# Eclipse Webtools: Project Explorer



## byte (20. Nov 2007)

Moin,

habe grade auf einem Screenshot gesehen, dass es ja offenbar im Project Explorer der Eclipse Webtools spezielle JEE Elemente gibt, z.B. für den Deployment Descriptor. Doch was muss man tun, um diesen zu Gesicht zu bekommen? Ich sehe den Kram nämlich nicht.

Also zunächst nutze ich Eclipse Europa und habe die Webtools 2.x über den Installer gezogen. Das Projekt ist ein Dynamic Web Project. Unter Project Facets steht Dynamic Web Module 2.5, Java 5.0 und WebDoclet 1.2.3. Im Project Explorer unter Customize View -> Contents gibts entsprechende JEE Einträge, die auch alle einen Haken haben (z.B. J2EE Web Deployment Descriptors).

Trotzdem sehe ich nix JEE-spezifisches im Projektbaum. Ich könnte quasi auch den normalen Package Explorer verwenden. Mache ich irgendwas falsch oder ist das noch buggy in den Webtools? Ich weiss, das andere IDEs da sehr nette Features bieten, umso ärgerlicher ist das.

TIA byto


----------



## Wildcard (20. Nov 2007)

Was siehst du wenn du auf Filter klickst und den Tab available Content auswählst (oder meintest du das mit customize view?)?


----------



## byte (20. Nov 2007)

Ja, das meinte ich mit Customize View. Da stehen unter Content diverse J2EE Deployment Sachen. Haben auch alle einen Haken, sind aber nicht sichtbar.


----------



## SnooP (20. Nov 2007)

Also ich hab die dollen Features gesehen nachdem ich mir nen Dynamic Web Project erstellt hab... und sicherstellen, dass die JRE die man verwendet eine > 1.5 ist - evtl. sogar ne 6er ...
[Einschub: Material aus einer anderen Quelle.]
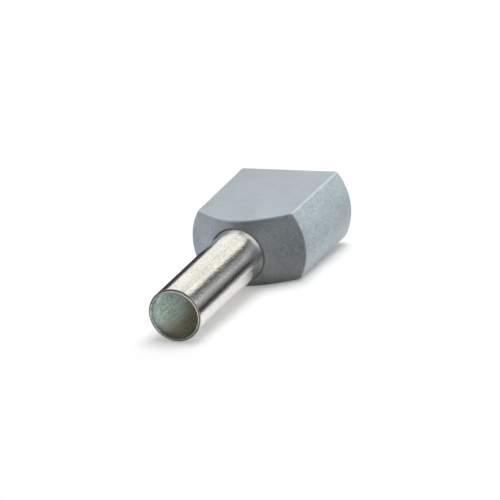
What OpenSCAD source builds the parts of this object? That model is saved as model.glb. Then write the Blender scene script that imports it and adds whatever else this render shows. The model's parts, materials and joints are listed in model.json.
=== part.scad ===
// Twin insulated wire ferrule: two stranded wires go into the collar side by side, and their
// bare ends are crimped together in the sleeve. The sleeve is a thin tinned copper tube, flared
// at its back end, which seats in the throat of a plastic collar. The collar is one body of
// revolution about the sleeve's axis, cut by two flats.
// Millimetres. The axis runs along Y, with the sleeve's tip towards -Y and the collar's mouth
// towards +Y. The origin is on the axis, in the plane of the collar's front land.

/* [Sleeve] */
// Inside diameter of the sleeve
sleeve_bore = 3.8; // [3:0.1:4.6]
// Wall of the sleeve
sleeve_wall = 0.2; // [0.16:0.01:0.3]
// Length of sleeve that stands out in front of the collar
sleeve_length = 12; // [6:0.5:25]
// Radius on both edges of the sleeve's tip
tip_round = 0.06; // [0.02:0.01:0.07]

/* [Flare] */
// How far in front of the collar the sleeve starts to flare
flare_lead = 0.8; // [0.4:0.05:1.5]
// How far the flare reaches into the collar
flare_depth = 0.6; // [0.4:0.05:1]
// How much the flare adds to the sleeve's radius
flare_rise = 0.22; // [0.1:0.01:0.3]
// Gap between the flare and its seat in the collar
seat_gap = 0.02; // [0.01:0.01:0.05]

/* [Collar] */
// Inside width of the mouth, across the round sides
mouth_width = 8.8; // [7:0.1:12]
// Length of the collar
collar_length = 11; // [7:0.5:16]
// Wall of the round sides and of the front cone
side_wall = 0.45; // [0.3:0.05:0.8]
// Wall of the flats at the mouth, where the draft leaves it thinnest
flat_wall = 0.25; // [0.2:0.05:0.6]
// How far the flats stay outside the throat, at the front of the hollow
flat_room = 0.01; // [0.01:0.01:0.5]
// Angle between the front cone and the axis, in degrees
cone_angle = 48; // [35:1:60]
// Radius where the cone runs into the round sides, outside and in the hollow
shoulder_round = 0.25; // [0.05:0.05:0.5]
// Width of the land round the sleeve, at the very front
front_land = 0.08; // [0.04:0.01:0.3]
// Draft of the round sides, in degrees
side_draft = 0.6; // [0:0.1:1.5]
// Draft of the flats inside the hollow, in degrees; their outside is level with the axis
flat_draft = 0.5; // [0:0.1:1]

/* [Mouth rim] */
// Size of the lead-in chamfer inside the mouth
lead_in = 0.12; // [0.05:0.01:0.14]
// Radius on the outside edge of the mouth
rim_round = 0.08; // [0.02:0.01:0.1]

/* [Hidden] */

$fn = 96;
arc_steps = 8; // segments in each rounded stretch of an outline
past = 0.2;    // how far a cut runs past the face that it opens
bite = 0.05;   // how far the throat's cut runs into the hollow behind it

// The flare's wall bends on one arc, which leaves the sleeve along its length
bore_r = sleeve_bore / 2;
sleeve_r = bore_r + sleeve_wall;
flare_run = flare_lead + flare_depth;
flare_bend = (flare_run^2 + flare_rise^2) / (2 * flare_rise);
flare_angle = asin(flare_run / flare_bend);
flare_pivot = [sleeve_r + flare_bend, -flare_lead];

// The seat bends about the same point, one gap further out than the flare
seat_bend = flare_bend - seat_gap;
seat_front_angle = asin(flare_lead / seat_bend);
seat_back_angle = asin(flare_run / seat_bend);
seat_front_r = flare_pivot.x - seat_bend * cos(seat_front_angle);
throat_r = flare_pivot.x - seat_bend * cos(seat_back_angle);

// Half width of the mouth across the round sides, and half height between the flats
mouth_round = mouth_width / 2;
mouth_flat = throat_r + flat_room + collar_length * tan(flat_draft);

// The same two distances to the outside of the collar at its mouth
outer_round = mouth_round + side_wall;
outer_flat = mouth_flat + flat_wall;

// Radius of the front cone in the origin's plane, outside and inside the wall
cone_base_r = seat_front_r + front_land;
cone_inner_r = cone_base_r - side_wall / cos(cone_angle);

// Where the throat runs out into the cone inside the collar
throat_end = max(flare_depth, (throat_r - cone_inner_r) / tan(cone_angle));

// Half width or half height of the collar at y, for a wall that is `mouth` from the axis at the rim
function drafted(mouth, draft, y) = mouth - (collar_length - y) * tan(draft);

// Where a cone that starts at base_r in the origin's plane meets the round sides
function cone_end(base_r, mouth) =
    (drafted(mouth, side_draft, 0) - base_r) / (tan(cone_angle) - tan(side_draft));

// Points along an arc about a centre
function arc(centre, r, from, to) = [
    for (i = [0 : arc_steps])
        let (a = from + (to - from) * i / arc_steps)
        centre + r * [cos(a), sin(a)]
];

// The rounded shoulder between that cone and the round sides
function shoulder(base_r, mouth) =
    let (
        y = cone_end(base_r, mouth),
        corner = [drafted(mouth, side_draft, y), y],
        cone_normal = [cos(cone_angle), -sin(cone_angle)],
        side_normal = [cos(side_draft), -sin(side_draft)],
        inward = (cone_normal + side_normal) / (1 + cone_normal * side_normal)
    )
    arc(corner - shoulder_round * inward, shoulder_round, -cone_angle, -side_draft);

// Outside edge of the mouth, for a wall that is `mouth` from the axis at the rim
function rim(mouth, draft) =
    arc([drafted(mouth, draft, collar_length - rim_round) - rim_round, collar_length - rim_round],
        rim_round, 0, 90);

// Inside edge of the mouth, for a wall that is `mouth` from the axis at the rim
function entry(mouth, draft) = [
    [drafted(mouth, draft, collar_length - lead_in), collar_length - lead_in],
    [mouth + lead_in + past, collar_length + past]
];

// Turns a shape built up along Z so that it lies along Y
module along_y() {
    rotate([-90, 0, 0]) children();
}

// Everything between two flats whose edge, on one side, has these points
module between_flats(edge) {
    far_side = [for (i = [len(edge) - 1 : -1 : 0]) [-edge[i].x, edge[i].y]];
    rotate([90, 0, 90])
        linear_extrude(height = 2 * mouth_width, center = true)
            polygon(concat(edge, far_side));
}

// Outside of the collar: a cone and round sides, turned about the axis, between the flats
module collar_outside() {
    intersection() {
        rotate_extrude()
            polygon(concat(
                [[0, 0], [cone_base_r, 0]],
                shoulder(cone_base_r, outer_round),
                rim(outer_round, side_draft),
                [[0, collar_length]]
            ));
        between_flats(concat(
            [[outer_flat, -past]],
            rim(outer_flat, 0),
            [[outer_flat - rim_round, collar_length + past]]
        ));
    }
}

// Hollow of the collar, which guides the strands from the mouth to the throat
module collar_hollow() {
    intersection() {
        rotate_extrude()
            polygon(concat(
                [[0, 0], [cone_inner_r, 0]],
                shoulder(cone_inner_r, mouth_round),
                entry(mouth_round, side_draft),
                [[0, collar_length + past]]
            ));
        between_flats(concat(
            [[drafted(mouth_flat, flat_draft, -past), -past]],
            entry(mouth_flat, flat_draft)
        ));
    }
}

// Hole through the front of the collar, shaped as the seat of the flare
module collar_throat() {
    rotate_extrude()
        polygon(concat(
            [[0, -past], [seat_front_r, -past]],
            arc(flare_pivot, seat_bend, 180 - seat_front_angle, 180 - seat_back_angle),
            [[throat_r, throat_end + bite], [0, throat_end + bite]]
        ));
}

module sleeve() {
    color("silver")
        along_y()
            rotate_extrude()
                polygon(concat(
                    arc([bore_r + tip_round, tip_round - sleeve_length], tip_round, 180, 270),
                    arc([sleeve_r - tip_round, tip_round - sleeve_length], tip_round, 270, 360),
                    arc(flare_pivot, flare_bend, 180, 180 - flare_angle),
                    arc(flare_pivot, flare_bend + sleeve_wall, 180 - flare_angle, 180)
                ));
}

module collar() {
    color("lightslategray")
        along_y()
            difference() {
                collar_outside();
                collar_hollow();
                collar_throat();
            }
}

sleeve();
collar();
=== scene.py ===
import bpy
import json
import math
from mathutils import Matrix, Vector


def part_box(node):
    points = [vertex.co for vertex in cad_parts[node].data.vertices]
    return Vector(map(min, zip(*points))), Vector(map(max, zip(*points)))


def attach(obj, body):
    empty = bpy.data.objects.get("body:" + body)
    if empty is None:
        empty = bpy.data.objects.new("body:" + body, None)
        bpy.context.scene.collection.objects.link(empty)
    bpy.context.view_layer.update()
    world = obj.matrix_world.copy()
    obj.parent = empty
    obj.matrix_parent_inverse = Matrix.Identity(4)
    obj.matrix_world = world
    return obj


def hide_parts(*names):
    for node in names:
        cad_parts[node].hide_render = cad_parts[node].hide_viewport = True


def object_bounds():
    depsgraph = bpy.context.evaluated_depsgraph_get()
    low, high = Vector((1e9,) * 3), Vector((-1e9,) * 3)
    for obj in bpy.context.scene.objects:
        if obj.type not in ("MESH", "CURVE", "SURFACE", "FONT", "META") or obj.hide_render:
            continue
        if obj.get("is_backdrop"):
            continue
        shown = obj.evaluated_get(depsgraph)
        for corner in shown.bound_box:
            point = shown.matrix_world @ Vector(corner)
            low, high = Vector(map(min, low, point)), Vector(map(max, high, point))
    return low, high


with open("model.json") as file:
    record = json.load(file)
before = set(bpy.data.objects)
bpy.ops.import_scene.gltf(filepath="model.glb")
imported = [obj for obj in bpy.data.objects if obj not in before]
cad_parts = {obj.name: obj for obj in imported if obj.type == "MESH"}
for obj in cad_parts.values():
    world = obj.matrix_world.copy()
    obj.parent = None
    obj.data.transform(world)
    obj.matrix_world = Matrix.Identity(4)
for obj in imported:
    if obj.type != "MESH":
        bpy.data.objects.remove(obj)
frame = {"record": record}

low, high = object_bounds()

mm = 0.001
mounts = {mount["name"]: mount for mount in frame["record"]["mounts"]}
boreRadius = mounts["sleeve_bore"]["dims"]["r_mm"]
tubeRadius = mounts["sleeve_pin"]["dims"]["r_mm"]
sleeveLow, sleeveHigh = [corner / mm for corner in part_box("sleeve")]
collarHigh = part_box("collar")[1] / mm
print("frame loaded: tube", 2 * tubeRadius, "mm across,", round(-sleeveLow.y, 3), "mm long")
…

aber wie schonmal gesagt das WTP ist der letzte Dreck!


----------



## byte (20. Nov 2007)

Java Version ist 5, daran wirds nicht liegen.
Ich erinner mich noch dunkel, dass sie am Anfang mal da waren. Aber mittlerweile sind sie weg und ich kann machen was ich will, ich kriege sie nicht wieder. Offenbar werden die mit XDoclet erzeugt (WebDoclet). Ich habe die aktuelle Version in Eclipse eingebunden (1.2.3), funktioniert aber nicht.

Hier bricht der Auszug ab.